◆ **STATED EXERCISE**
The answer is one number: how many lines in the data below hold "True".

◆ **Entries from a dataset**
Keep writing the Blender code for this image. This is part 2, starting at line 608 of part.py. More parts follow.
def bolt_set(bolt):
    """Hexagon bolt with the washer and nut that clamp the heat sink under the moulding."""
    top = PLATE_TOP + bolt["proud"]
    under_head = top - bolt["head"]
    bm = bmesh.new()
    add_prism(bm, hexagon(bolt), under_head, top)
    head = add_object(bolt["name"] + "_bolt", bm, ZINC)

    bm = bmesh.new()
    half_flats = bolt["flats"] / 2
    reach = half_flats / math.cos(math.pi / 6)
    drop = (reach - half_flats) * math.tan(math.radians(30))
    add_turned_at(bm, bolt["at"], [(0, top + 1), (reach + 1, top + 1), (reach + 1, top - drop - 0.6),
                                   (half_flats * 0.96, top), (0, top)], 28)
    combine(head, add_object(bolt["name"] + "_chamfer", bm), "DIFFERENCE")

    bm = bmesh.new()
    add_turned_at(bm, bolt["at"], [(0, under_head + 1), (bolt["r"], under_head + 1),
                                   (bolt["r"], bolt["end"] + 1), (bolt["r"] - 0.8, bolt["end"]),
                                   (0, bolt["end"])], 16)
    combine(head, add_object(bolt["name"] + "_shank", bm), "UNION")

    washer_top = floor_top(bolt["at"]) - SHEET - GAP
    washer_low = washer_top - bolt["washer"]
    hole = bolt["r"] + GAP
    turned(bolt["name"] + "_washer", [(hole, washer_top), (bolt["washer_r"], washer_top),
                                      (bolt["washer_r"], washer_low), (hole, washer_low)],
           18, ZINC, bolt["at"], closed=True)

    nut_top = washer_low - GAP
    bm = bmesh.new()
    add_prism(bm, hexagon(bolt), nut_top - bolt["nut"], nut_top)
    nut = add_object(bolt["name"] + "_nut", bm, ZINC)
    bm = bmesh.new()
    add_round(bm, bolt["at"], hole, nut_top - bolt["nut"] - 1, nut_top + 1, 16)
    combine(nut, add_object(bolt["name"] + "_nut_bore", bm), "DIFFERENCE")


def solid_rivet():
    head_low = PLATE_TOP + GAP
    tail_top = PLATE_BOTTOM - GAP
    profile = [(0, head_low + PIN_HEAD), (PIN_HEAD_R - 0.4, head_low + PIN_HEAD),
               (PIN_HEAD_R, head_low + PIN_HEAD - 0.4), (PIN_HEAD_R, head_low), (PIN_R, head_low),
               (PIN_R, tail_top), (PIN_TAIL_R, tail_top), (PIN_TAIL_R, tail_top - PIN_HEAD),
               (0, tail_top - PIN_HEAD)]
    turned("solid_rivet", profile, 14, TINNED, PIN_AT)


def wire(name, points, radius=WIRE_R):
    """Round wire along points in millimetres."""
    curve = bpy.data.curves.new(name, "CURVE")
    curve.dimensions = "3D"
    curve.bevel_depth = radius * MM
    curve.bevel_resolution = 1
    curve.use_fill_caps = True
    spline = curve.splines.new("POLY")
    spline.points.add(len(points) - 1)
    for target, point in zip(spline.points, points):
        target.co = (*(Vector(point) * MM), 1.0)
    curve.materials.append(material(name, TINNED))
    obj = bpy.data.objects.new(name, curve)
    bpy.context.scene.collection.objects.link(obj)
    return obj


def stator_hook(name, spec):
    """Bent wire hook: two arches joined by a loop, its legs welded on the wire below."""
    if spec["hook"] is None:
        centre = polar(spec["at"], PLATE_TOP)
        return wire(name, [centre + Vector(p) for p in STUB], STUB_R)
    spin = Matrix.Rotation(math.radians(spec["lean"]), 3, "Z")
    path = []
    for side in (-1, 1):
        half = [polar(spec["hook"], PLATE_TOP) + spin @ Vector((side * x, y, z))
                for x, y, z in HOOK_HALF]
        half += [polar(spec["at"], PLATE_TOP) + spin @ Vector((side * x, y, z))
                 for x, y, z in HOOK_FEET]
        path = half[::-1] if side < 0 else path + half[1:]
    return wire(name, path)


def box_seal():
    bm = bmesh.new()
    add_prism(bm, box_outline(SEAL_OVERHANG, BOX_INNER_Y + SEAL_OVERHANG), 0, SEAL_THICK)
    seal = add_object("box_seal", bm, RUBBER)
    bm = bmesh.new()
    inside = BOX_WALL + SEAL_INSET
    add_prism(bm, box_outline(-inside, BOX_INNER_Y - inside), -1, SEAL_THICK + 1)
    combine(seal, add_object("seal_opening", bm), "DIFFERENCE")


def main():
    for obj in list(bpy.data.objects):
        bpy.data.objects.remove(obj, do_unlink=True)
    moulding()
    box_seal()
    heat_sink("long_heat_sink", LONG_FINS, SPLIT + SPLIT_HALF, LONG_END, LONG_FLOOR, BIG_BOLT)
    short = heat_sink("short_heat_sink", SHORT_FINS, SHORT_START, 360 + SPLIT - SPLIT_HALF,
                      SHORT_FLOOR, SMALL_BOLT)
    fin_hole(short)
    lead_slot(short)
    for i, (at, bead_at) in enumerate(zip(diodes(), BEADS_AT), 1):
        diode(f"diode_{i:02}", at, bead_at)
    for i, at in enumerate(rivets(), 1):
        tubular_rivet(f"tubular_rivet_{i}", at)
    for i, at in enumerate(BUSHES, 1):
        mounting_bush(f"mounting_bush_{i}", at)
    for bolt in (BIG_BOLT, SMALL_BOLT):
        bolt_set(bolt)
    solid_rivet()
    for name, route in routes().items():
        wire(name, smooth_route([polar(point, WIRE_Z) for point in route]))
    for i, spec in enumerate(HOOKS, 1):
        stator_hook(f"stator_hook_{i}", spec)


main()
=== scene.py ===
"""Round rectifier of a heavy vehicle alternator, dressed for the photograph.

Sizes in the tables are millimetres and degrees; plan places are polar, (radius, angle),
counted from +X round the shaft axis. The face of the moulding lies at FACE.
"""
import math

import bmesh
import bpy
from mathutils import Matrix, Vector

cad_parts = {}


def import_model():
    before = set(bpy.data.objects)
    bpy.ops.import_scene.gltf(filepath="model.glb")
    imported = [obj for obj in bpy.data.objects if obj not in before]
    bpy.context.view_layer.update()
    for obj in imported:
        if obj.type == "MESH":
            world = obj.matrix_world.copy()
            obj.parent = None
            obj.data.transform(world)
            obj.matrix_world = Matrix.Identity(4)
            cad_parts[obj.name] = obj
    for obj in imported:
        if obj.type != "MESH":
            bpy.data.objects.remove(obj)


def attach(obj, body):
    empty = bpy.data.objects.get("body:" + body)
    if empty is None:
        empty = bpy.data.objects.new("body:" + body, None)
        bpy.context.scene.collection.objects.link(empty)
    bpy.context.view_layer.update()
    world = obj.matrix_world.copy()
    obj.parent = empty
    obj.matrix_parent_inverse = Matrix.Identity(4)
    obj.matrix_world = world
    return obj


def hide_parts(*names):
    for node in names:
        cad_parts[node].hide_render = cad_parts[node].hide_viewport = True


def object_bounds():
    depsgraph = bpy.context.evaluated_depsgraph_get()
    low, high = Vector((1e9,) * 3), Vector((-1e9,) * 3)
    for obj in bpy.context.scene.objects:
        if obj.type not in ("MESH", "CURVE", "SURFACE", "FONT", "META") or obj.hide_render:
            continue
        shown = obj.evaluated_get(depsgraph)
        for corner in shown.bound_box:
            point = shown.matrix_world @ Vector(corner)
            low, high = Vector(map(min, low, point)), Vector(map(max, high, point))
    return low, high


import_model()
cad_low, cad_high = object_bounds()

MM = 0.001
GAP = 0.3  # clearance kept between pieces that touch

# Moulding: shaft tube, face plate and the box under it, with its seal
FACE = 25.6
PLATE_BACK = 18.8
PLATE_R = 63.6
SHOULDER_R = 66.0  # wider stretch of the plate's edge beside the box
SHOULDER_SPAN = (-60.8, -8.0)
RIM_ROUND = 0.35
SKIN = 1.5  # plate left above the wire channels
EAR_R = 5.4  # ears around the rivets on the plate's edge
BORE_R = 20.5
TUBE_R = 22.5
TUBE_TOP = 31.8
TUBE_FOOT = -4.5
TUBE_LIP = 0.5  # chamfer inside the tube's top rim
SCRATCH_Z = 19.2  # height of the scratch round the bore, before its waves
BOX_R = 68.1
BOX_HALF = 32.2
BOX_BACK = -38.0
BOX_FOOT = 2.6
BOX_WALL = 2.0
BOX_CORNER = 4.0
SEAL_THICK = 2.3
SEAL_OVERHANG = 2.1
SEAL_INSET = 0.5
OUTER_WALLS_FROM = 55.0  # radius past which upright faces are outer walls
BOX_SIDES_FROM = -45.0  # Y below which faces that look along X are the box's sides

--

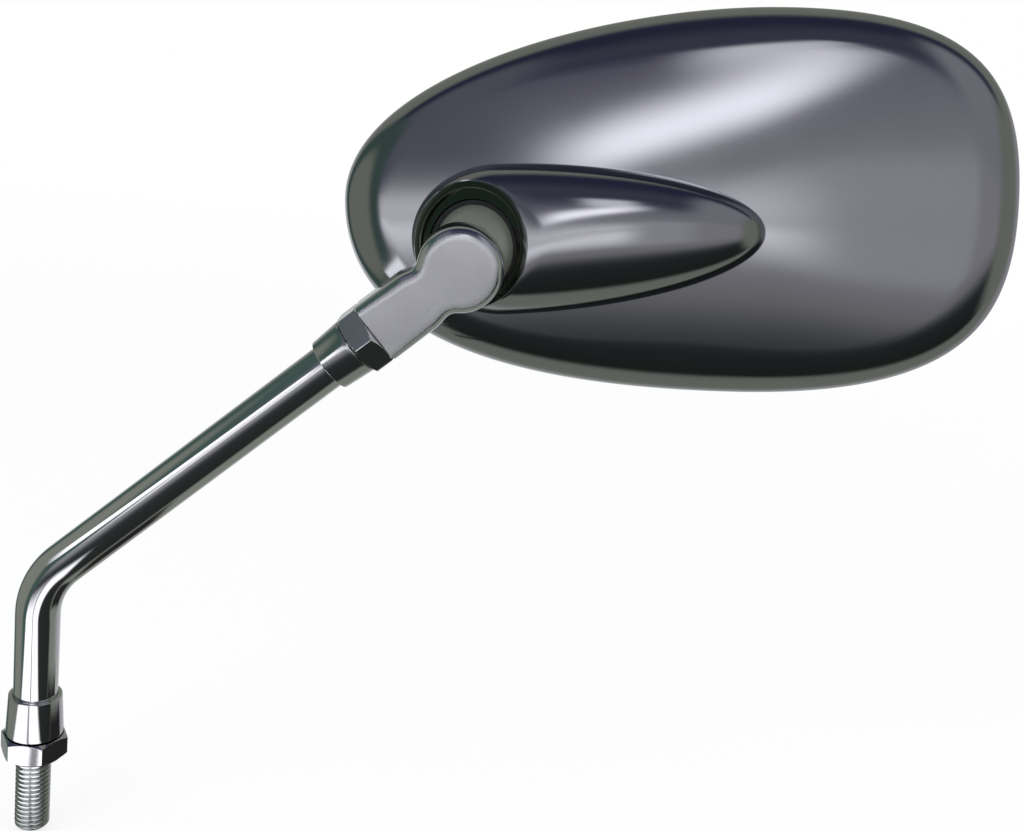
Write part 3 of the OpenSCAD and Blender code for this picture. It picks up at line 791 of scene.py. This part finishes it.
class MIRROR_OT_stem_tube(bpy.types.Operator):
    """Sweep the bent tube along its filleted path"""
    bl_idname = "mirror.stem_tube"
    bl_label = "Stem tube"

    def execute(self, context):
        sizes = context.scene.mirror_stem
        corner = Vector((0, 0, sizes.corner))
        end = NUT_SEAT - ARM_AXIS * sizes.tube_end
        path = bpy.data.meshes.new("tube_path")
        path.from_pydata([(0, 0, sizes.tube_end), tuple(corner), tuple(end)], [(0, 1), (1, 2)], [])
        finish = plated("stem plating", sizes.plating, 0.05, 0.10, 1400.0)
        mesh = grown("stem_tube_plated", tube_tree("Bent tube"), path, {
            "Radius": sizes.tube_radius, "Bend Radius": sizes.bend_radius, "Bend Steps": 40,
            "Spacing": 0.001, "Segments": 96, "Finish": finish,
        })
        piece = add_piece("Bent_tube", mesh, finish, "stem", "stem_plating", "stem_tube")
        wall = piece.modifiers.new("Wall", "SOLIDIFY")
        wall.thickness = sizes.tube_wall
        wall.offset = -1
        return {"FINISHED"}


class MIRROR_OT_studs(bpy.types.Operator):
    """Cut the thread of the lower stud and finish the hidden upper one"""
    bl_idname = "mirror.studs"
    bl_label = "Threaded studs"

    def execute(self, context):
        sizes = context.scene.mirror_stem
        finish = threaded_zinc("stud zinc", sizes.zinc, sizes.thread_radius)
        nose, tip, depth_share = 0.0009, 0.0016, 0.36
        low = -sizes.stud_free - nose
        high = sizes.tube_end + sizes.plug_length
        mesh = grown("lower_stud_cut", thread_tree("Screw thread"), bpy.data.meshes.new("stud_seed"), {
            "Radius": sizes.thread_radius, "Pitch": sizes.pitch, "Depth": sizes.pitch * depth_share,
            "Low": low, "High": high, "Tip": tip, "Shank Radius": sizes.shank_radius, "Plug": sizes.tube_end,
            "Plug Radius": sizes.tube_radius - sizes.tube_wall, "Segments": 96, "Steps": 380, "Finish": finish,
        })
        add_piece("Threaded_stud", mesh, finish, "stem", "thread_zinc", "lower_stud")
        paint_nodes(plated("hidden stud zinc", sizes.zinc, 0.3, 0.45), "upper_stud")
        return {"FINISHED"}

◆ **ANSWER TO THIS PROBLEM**
4